2.  When an FSM court has not previously construed aspects of an FSM Civil Procedure Rule which is identical or similar to a U.S. rule, it may look to U.S. sources for guidance. E.g., Primo v. Pohnpei Transp. Auth., 9 FSM Intrm. 407, 413 n.3 (App. 2000); Tom v. Pohnpei Utilities Corp., 9 FSM Intrm. 82, 87 n.2 (App. 1999); Senda v. Mid-Pacific Constr. Co., 6 FSM Intrm. 440, 444 (App. 1994). FSM Civil Rule 60(b) is virtually identical to the U.S. Federal Rule of Civil Procedure 60(b) as it existed from 1948 to 2007.

3.  The court "may not extend the time for taking any action under rule[] . . . 60(b), except to the extent and under the conditions stated in [it]." FSM Civ. R. 6(b).

4.  The court takes no position on whether a court’s legal error can be considered a "mistake" under Rule 60(b)(1), but notes that the courts that have so held have ruled that "reasonable time" to seek relief in those cases cannot exceed the time in which an appeal might have been timely filed. See 11 Wright, Miller & Kane, supra, § 2858, at 296-98; § 2866, at 389.
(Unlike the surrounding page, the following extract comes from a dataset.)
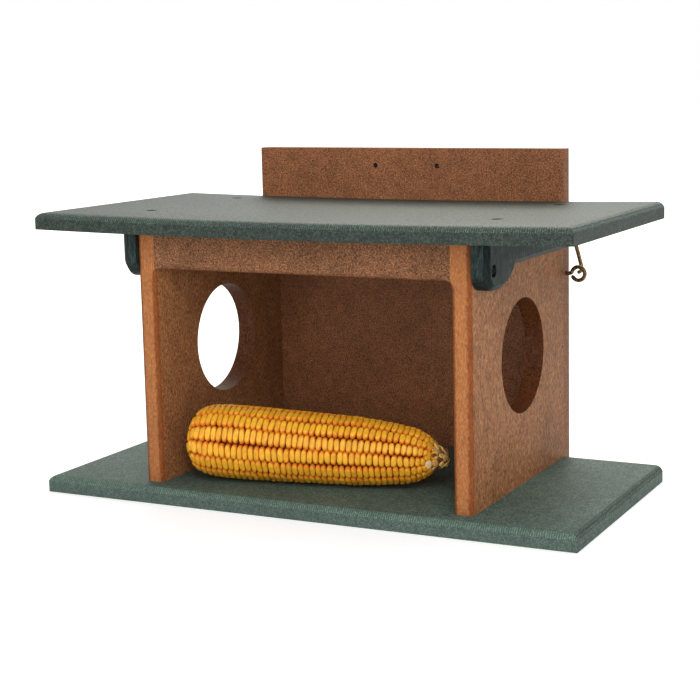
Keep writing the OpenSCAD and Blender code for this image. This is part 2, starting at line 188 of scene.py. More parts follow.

5.  The court also notes that, although AHPW filed suit against Pohnpei and the national government two years before the Bank filed this suit to collect on its loan, AHPW did not name the Bank (or IDF or FDA) as a defendant in that suit (or in a separate suit) or seek recision of the loan, but instead sought to collect as damages the amount it still owed on the loan in addition to its lost profits. See AHPW, Inc. v. FSM, 12 FSM Intrm. 544, 556 (Pon. 2004). The AHPW court refused to award as damages the amount AHPW owed to the Bank because any loan repayments would necessarily have come out of AHPW’s (lost) profits, which the court did award.Id.

The defendants urge as an equitable ground for relief that AHPW was only awarded four years of lost profits although AHPW had (and had asked for damages for) fifteen years of loan repayments remaining. The defendants cite no authority that because the defaulted borrower could only prove four years of profits lost due to Pohnpei’s wrongdoing, they, as guarantors, are entitled to relief from their guaranty.

6.  Repayments on loans from a state’s subaccount are credited to that state’s subaccount and other repayments are credited to the private-sector reserve subaccount. 30 F.S.M.C. 316(2).

7.  Neither side discusses whether, assuming that AHPW could successfully plead Pohnpei’s wrongdoing as a defense against AHPW being required to repay its loan, the defendants could utilize Pohnpei’s wrongdoing as their own ground for relief since the defendants [guarantors], under the terms of the guaranty under which they have been held liable, waived any right to the AHPW’s defenses. Guaranty para. 5 (Dec. 10, 1993) ("Guarantor waives any defense arising by reason of any disability or other defenses of Borrowers or by reason of the cessation from any cause whatsoever of Borrowers."). The defendants assert that they should be relieved of all liability because the cessation of AHPW was caused by Pohnpei’s wrongdoing. The defendants would need to overcome this express waiver in order to be entitled to relief from the judgment against them. They have not addressed it.

8.  "It is not the function of an independent action to relitigate issues finally determined in another action between the parties." 11 Wright, Miller & Kane, supra, § 2868, at 398.

9.  In 1998, they bought 650 shares, which have split twice since then, equaling the 2,600 they own today.

10.  There may also be some unused manufacturing equipment.